◆ **Challenge**: Find the lines holding "that" and copy them.

◆ **Stored data**:
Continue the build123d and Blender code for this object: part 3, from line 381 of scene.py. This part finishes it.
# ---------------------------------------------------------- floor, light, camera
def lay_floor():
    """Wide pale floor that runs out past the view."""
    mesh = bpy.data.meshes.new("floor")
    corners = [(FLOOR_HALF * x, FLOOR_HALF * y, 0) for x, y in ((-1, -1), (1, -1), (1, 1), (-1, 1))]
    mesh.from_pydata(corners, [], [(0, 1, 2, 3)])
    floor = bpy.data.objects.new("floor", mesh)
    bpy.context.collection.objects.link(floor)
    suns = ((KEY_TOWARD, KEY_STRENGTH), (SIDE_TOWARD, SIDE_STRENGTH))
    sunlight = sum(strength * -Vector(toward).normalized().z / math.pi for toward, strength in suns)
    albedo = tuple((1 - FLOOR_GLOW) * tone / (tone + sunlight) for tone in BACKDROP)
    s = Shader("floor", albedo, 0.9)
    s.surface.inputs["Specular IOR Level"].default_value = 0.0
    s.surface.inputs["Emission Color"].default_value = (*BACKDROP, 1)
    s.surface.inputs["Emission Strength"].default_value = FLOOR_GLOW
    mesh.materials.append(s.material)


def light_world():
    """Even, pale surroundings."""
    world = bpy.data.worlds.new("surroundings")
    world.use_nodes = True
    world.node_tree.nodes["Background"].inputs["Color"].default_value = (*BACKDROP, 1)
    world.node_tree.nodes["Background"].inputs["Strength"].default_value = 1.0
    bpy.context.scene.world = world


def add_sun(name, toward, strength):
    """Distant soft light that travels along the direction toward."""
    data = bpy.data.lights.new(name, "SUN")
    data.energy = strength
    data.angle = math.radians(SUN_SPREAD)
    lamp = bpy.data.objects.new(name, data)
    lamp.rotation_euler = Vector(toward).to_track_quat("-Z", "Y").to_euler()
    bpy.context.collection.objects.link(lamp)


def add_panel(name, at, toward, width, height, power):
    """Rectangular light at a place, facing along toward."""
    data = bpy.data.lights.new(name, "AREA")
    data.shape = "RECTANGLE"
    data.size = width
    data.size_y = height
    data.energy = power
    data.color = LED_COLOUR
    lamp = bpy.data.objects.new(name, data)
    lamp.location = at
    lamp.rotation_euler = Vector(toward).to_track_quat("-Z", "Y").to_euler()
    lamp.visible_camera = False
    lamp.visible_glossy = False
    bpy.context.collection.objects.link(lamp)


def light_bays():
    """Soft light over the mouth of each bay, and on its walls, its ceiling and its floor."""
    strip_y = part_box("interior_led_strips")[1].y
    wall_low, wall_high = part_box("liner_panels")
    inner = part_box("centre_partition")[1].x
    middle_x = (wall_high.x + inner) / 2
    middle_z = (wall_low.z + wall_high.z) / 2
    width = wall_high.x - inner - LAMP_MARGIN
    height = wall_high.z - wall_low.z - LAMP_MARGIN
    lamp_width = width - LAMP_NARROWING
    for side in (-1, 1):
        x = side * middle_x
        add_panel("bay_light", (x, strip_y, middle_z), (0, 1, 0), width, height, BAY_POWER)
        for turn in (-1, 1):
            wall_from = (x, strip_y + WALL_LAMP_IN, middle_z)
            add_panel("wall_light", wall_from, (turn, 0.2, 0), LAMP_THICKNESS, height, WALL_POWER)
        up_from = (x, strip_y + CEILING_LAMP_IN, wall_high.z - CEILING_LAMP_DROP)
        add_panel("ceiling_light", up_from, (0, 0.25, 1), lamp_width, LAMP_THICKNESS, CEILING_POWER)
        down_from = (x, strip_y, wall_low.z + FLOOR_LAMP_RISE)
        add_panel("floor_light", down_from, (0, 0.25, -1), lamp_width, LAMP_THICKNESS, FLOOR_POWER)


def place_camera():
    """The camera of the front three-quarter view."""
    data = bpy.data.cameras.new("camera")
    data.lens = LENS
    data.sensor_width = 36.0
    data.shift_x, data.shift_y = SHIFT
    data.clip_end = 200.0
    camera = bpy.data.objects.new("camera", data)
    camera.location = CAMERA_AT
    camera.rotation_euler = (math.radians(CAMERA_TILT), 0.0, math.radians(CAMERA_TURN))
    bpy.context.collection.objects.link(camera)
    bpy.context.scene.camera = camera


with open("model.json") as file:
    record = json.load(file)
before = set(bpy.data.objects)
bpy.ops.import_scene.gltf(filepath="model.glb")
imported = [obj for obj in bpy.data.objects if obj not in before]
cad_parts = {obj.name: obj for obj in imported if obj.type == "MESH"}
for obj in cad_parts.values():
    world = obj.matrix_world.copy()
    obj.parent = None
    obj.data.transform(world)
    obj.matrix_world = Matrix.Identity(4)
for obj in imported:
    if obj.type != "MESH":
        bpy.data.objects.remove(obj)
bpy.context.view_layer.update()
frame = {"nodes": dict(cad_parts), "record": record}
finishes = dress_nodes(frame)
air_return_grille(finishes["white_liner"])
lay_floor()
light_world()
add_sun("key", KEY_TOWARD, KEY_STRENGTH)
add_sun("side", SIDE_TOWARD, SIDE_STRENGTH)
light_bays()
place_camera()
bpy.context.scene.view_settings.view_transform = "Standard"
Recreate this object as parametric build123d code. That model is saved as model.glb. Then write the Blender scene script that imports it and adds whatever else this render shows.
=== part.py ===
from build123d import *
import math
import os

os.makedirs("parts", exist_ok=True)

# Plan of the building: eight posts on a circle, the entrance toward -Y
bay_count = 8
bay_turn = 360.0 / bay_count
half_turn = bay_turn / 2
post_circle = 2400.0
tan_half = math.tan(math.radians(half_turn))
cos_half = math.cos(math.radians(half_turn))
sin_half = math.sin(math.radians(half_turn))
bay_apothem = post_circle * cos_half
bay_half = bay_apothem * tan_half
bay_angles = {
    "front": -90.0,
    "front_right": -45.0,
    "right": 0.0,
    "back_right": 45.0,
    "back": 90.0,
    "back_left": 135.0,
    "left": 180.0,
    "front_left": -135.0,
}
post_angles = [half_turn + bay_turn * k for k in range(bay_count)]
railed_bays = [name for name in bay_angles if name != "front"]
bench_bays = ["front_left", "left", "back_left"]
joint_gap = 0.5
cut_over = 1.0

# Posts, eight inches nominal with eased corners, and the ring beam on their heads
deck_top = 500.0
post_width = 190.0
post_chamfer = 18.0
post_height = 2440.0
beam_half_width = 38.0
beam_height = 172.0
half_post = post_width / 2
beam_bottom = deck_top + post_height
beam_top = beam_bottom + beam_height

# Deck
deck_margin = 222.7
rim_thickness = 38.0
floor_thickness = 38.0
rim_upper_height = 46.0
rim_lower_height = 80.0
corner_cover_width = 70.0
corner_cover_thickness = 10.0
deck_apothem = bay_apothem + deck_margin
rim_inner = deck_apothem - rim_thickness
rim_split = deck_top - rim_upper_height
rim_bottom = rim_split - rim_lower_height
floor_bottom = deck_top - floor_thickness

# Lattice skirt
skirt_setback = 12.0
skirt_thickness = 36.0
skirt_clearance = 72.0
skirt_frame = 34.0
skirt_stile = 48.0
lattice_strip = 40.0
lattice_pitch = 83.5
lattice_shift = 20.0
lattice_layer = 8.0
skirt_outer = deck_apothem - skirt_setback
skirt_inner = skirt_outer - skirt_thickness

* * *

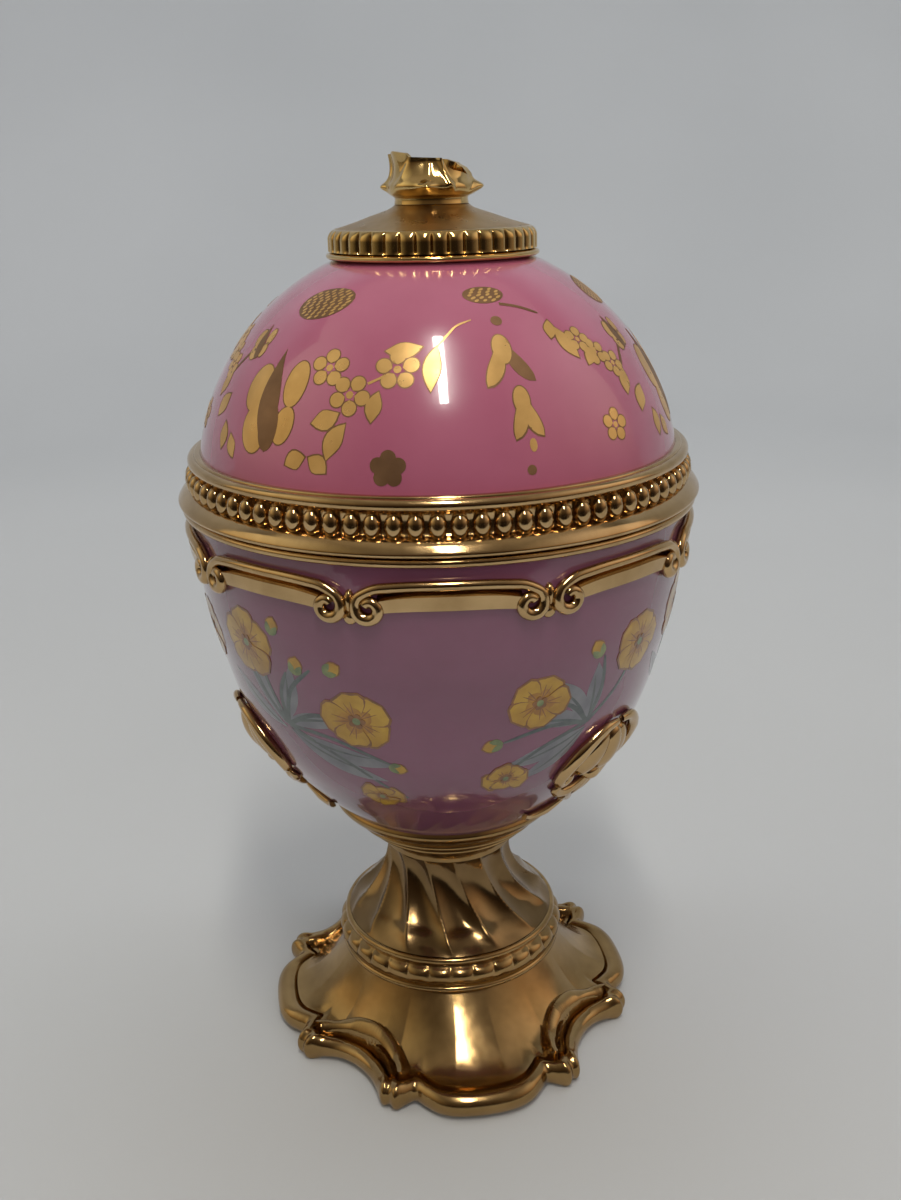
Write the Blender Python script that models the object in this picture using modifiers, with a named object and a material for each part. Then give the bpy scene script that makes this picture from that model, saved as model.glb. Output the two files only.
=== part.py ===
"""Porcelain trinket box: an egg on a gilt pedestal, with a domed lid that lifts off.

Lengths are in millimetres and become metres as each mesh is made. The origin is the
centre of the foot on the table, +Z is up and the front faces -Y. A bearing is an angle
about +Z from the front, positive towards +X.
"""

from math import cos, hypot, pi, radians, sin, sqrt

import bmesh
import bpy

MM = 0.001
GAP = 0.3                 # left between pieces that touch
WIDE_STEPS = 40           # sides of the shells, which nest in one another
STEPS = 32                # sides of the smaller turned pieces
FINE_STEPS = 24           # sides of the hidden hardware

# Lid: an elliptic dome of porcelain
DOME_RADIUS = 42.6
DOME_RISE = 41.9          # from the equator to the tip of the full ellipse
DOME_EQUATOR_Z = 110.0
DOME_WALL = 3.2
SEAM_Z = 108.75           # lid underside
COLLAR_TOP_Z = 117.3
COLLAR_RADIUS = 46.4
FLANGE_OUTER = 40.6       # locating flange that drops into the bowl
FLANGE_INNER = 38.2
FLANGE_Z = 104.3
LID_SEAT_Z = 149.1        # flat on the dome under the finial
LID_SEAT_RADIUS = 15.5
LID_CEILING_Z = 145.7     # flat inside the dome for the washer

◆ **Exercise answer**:
    """Wide pale floor that runs out past the view."""
    """Distant soft light that travels along the direction toward."""
Recreate this object as parametric build123d code. That model is saved as model.glb. Then write the Blender scene script that imports it and adds whatever else this render shows.
Write the Blender Python script that models the object in this picture using modifiers, with a named object and a material for each part. Then give the bpy scene script that makes this picture from that model, saved as model.glb. Output the two files only.
"""Porcelain trinket box: an egg on a gilt pedestal, with a domed lid that lifts off.
GAP = 0.3                 # left between pieces that touch
FLANGE_OUTER = 40.6       # locating flange that drops into the bowl